Basmati and jasmine rice are common side dishes, or even foundations, to a variety of dishes. But what’s the difference between basmati vs jasmine rice? We’re answering that question in this blog post!

Jasmine and Basmati Rice Explained

If you’re bored with the same brown or white rice options, jasmine and basmati rice could be a solution! While both are delicious, there are several key differences between jasmine and basmati rice. Let’s dive in!

All you need to know about jasmine rice

Jasmine rice is a long-grain variety of “Oryza sativa,” which is otherwise known as Asian rice. Jasmine rice grows in Thailand, Cambodia, Laos, and Vietnam. It is commonly eaten in Asia, India, and the Middle East, where rice is a main part of a well-balanced diet and plays a role in almost every meal. 

Jasmine rice is also exported throughout the world! It has a unique aroma, flavor, and texture that distinguishes it from every other type of rice. Jasmine rice is sometimes called "fragrant rice," and the fresher it is, the more aromatic it will be.

What is basmati rice?

Available in both white and brown varieties, basmati rice is known for its nutty flavor and pleasant aroma.
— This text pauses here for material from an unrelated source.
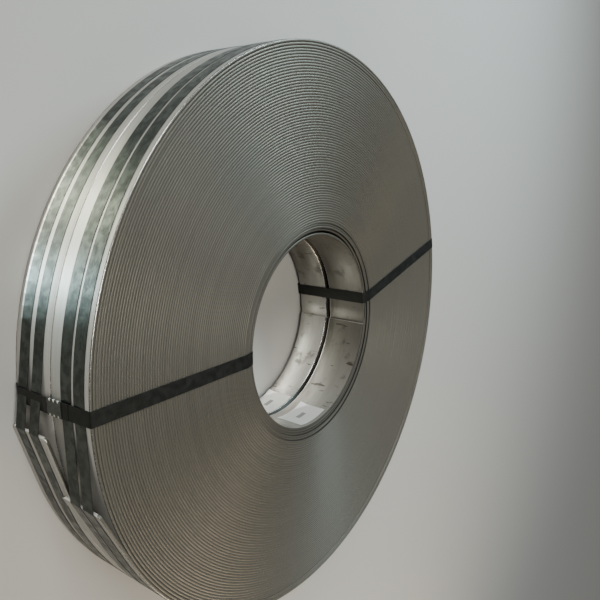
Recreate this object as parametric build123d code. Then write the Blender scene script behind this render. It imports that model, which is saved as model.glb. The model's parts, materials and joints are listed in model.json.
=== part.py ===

Although the exact amount of nutrients vary based on the type of basmati, each serving is high in carbs and calories as well as micronutrients like folate, thiamine, and selenium.


Basmati Rice - Jasmine vs Basmati Rice - Eat Proper Good


Compared with other types of rice, basmati is generally lower in arsenic, which is a heavy metal that can harm your health and potentially increase your risk of diabetes. Brown basmati rice is considered a whole grain, meaning that it contains all three parts of the kernel — the germ, bran, and endosperm.

Are these kinds of rice healthy?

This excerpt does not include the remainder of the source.